12.19 布施音人TRIO 布施音人(p)若井俊也(b)西村匠平(ds)
ここ10年くらい若手を聴くのは殆んどレイジーのライブを通じてのことになっている。おまけに彼らの作品セールスには殆ど貢献していない。せいぜい30年位までの作品群において区切りをつけているからだと思われる。従って新譜に気を引かれることは余りなくなっている。けれども生演奏は、事情が違っている。目の前で繰り広げられる直接性にアルバムとは異質ものがある。それを証明する唯一の場がライブだ。そのライブ空間において、特に初めて聴く若手に感じ入ってしまうことがが少くない。今回の布施も初めてだが、最初はやや内省的に聴こえていたが、あながちそうでもなくお馴染みのスタンダードをとって見ても、適度なエモーションと随所に耳にしたことのないような音使いがあり、曲に新たな一命を吹き込んでいる印象を受けた。こういう時の気分の飛距離は予想以上に伸びているのだろう。端的に言って布施は可能性の塊だ。何でも来年の3月に管を交えてやって来るとのことだ。極道の妻たちにフレーズを借りれば「あんたら覚悟しぃやぁ」といったところか。演奏曲は「Isorated*」、「Tow For The Road」、「Country」、「Sado*」、「I’m All Smiles」、「East Thirty-second」、「White Lycoris*」、「I Love You」、「Guess I’ll Hung My Tears Out To Dry」、「Ladies In Mercedes」、「Beyond The Solstice*」。*は布施のオリジナル。
12.20-21 池田篤Quartet 池田篤(as)布施音人(p)若井俊也(b)西村匠平(ds)
雪ある時の池田は危険だ。何度も転倒し怪我も負っている。最近は危機管理が徹底されていると見えて、事なきを得ているようだ。それはさて置き、最新作の「Taste Of Tears」はスタンダードのコード・チェンジに、別メロを乗っけるという構想で仕上げたという。これをコントラファクトというらしい。このライブでも数曲演奏されたが、同作のトリックに気を取られるとが散るので、ひたすら池田を聴くという態度に徹した。それは身を尽くすように疾走する池田の魅力に浸りたいためである。そして「やっぱり池田だよな」と相好を崩す。その魅力の一方で、ある時を境にしてバラードの池田を聴きたくなっている自分に気が付いていた。そんな折に心のリクエスト曲「Flame Of Peace」が演奏された。こういう時は軽い動揺を伴いながら、この演奏だけでも来た甲斐があったっと思わせる。少しづつ淀みを漂白していく演奏がそこにはあった。この1曲をして全体をまで拡張させしめることはできないが、そう思わせるものがあったとだけ言わせて頂く。なお、布施の父親は若き池田と知り合う親友だとのことで、これは人の縁に隠されたほのぼの話だ。あとの二人にも触れておく。
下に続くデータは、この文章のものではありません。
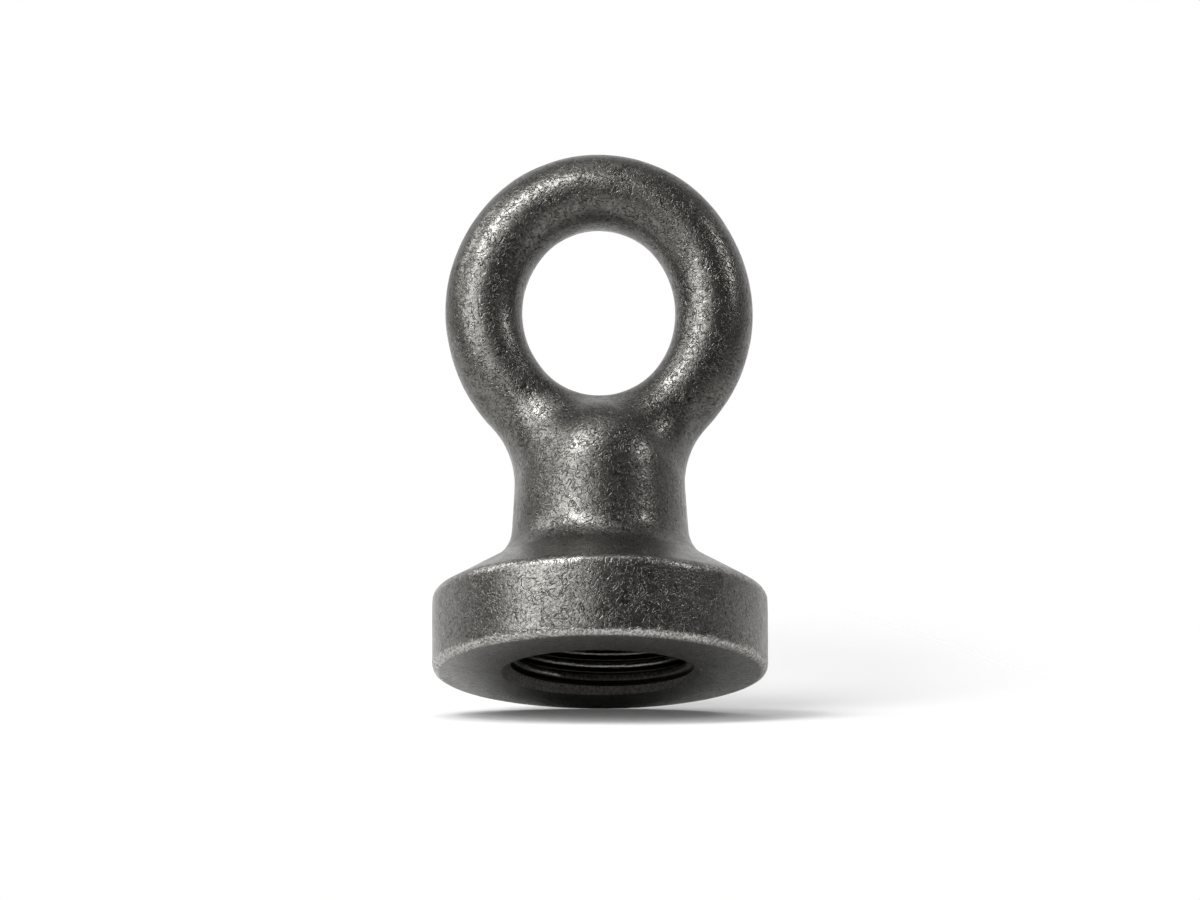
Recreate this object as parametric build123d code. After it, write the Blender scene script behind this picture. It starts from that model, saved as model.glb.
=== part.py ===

レイジーと若井・西村の関係は、地銀と地元企業のようなもだ。今後とも双方の推進planが嚙み合い、円満に音富(コレ当て字)が達成されるよう願う。まぁ本節は”胸に飛び込む池の音 ”に尽きる。
演奏曲は「Green Dolphin Street」、「Typsy 」、「Nearness Of You」、「End Of Summer Is Just A Little Bit Sad」、「Roller Coaster」、「Flame Of Peace」、「Tangerin」、「Body&Soul」、「Take The Coltrane」、「All The Things You Are」、「On The Trail」、「Jitterbug Walz」、「Never Let Me Go」、「Star Eyes」,「Every time We Say Good by」、「Yes Or No」、「For A Little Peace」など。
今年の大詰めを、この2編成のプレイヤー達が至って締り良いものにして行った。通常のダブル・プレーとは2つのアウトを指すが、このLive For歳末Saleは、それが2つのセーフでもあり得ることを知らしめてくれた。ウソが下手と言われている筆者が言うのだから信じて欲しいな。